A slight surplus

Les Heimann writes: Re. “Labor’s obsession with surplus prompts a genuine mini-budget” (yesterday). At least this time the Labor government is not being blamed for being a little financially prudent. Economic circumstances being what they are this little mid-year hitch up relates simply to ensuring the result promised … a surplus, even if ever so slight.

However, one needs to examine the entrails of the economic beast Australia more closely. Here we find a pattern; a shift taking place at a convenient time where real Labor values are genuinely being pursued. Most of the financial woes have been visited on those either more likely to afford them or those whose previously undeserved financial bribes by the then world’s greatest Treasurer Peter Costello — are not seen as economic value added.

What I believe is now in the making for next year’s budget is a big spend on assets and people and this spend will be paid for by even higher taxation of those who can best afford same. Remember next year we have an election and thus economic philosophy will be writ large through Labor’s egalitarian tilt at job creation and education revolution — funded of course. No bribes will there be!

This of course is a delicious trap for the conservatives to trundle into crying less taxes, less regulation and no deficit … but what can they offer instead? GST on food and general GST at 12.5%?

Let’s give ’em a break

John Richardson writes: Re. “Post Armstrong, Australian cycling body eats itself alive” (October 18). “But as Australian legal academic Martin Hardie told me, ‘Matt White is not the problem here’,” reported Bob Gosford. Well Bob, I do think that the fabled Australian tradition of standing up for the underdog is important, but not when it is used to apologise and excuse the behaviour of every crook, cheat, charlatan and abuser who just happens to get caught.

We’ve been asked to weep for everyone from the convicted but misunderstood thug, Nick D’Arcy, to serious radio raves bully, Alan Jones; for convicted but victimised drug smuggler, Schapelle Corby, to the poor, defenceless & misunderstood new-age ex-priest and feminist, Tony Abbott, and we’re even been asked to show empathy towards the 14 traumatised members of the NSW Police who were involved in collectively subduing Roberto Laudisio Curti, killing him in the process.

The only person who we haven’t been encouraged to feel sorry for is Peter Slipper who, ironically; is about the only individual who I can think of who has demonstrated any understanding of what the term “accountability” actually means, by resigning from his position.

We now have sporting authorities and politicians talking about the need to “regulate” such that sportspeople aren’t “exposed to temptation”. Dear God, when will we grow up?
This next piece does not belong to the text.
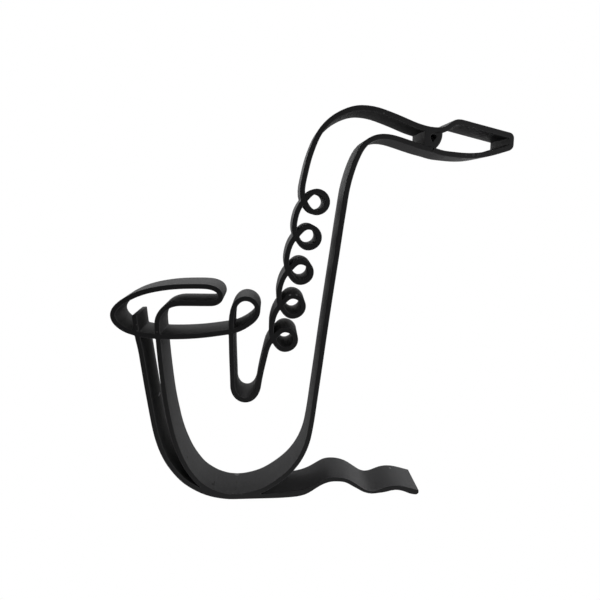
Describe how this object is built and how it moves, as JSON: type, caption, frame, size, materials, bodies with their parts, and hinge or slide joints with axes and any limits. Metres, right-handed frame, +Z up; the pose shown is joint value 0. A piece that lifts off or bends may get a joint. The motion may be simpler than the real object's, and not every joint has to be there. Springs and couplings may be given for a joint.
{
  "type": "saxophone figure stand",
  "caption": "Free-standing saxophone outline made of one flat strip, resting on its bow and a waved foot.",
  "frame": {"origin": "middle of the footprint's box, on the surface that the figure stands on", "axes": "+Z up, +X towards the mouthpiece, front of the drawing towards -Y"},
  "size_m": [0.1824, 0.022, 0.1846],
  "materials": {
    "black_print": "matt layered black"
  },
  "bodies": {
    "root": {"foot": "black_print", "base": "black_print", "outer_bow": "black_print", "inner_bow": "black_print", "bow_elbow": "black_print", "body_tube": "black_print", "bell_rim_front": "black_print", "bell_rim_back": "black_print", "bell_hook": "black_print", "bell_prong": "black_print", "bell_key_loop": "black_print", "guard_left_leg": "black_print", "guard_bend": "black_print", "guard_right_leg": "black_print", "key_loop_1": "black_print", "key_loop_2": "black_print", "key_loop_3": "black_print", "key_loop_4": "black_print", "key_loop_5": "black_print", "key_rod_1": "black_print", "key_rod_2": "black_print", "key_rod_3": "black_print", "key_rod_4": "black_print", "neck_upper": "black_print", "neck_lower": "black_print", "neck_ring": "black_print", "mouthpiece_beak": "black_print", "mouthpiece_tip": "black_print", "mouthpiece_reed": "black_print"}
  },
  "joints": []
}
If we want our sportspeople, politicians, priests or ordinary citizens to be able to avoid temptation and act responsibly, how about bringing them up with some character, how about infusing them with a real sense of personal responsibility and a willingness to be accountable for their actions?

Matt White is a self-confessed drug cheat, but he only “confessed” after he was caught. Even then, he “stood down” from his posts, rather than accepting accountability and resigning.

As far as I’m concerned, Matt White and all the rest are not sorry for what they’ve done, but just for getting caught.

And therein lays the real problem that our society is not attempting to address.

P.S My sincere apologies to Adam Perrett, Trent Reznor and fans (comments, October 19) for not acknowledging Trent as the composer of the legendary song Hurt. I spent the weekend engaged in deep and meaningful self-flagellation.

Too much Hurt

Ben McMahon writes: Re. Ben Lohberger (comments, yesterday). To be pedantic in the original Trent Reznor version of Hurt — the lyrics are in fact “I wear this crown of sh*t” — it was changed in the Johnny cash version to a more radio friendly and arguably better “I wear this crown of thorns”. I think the Christian reference suited Cash more than the nihilism Reznor was embracing at the time he wrote it.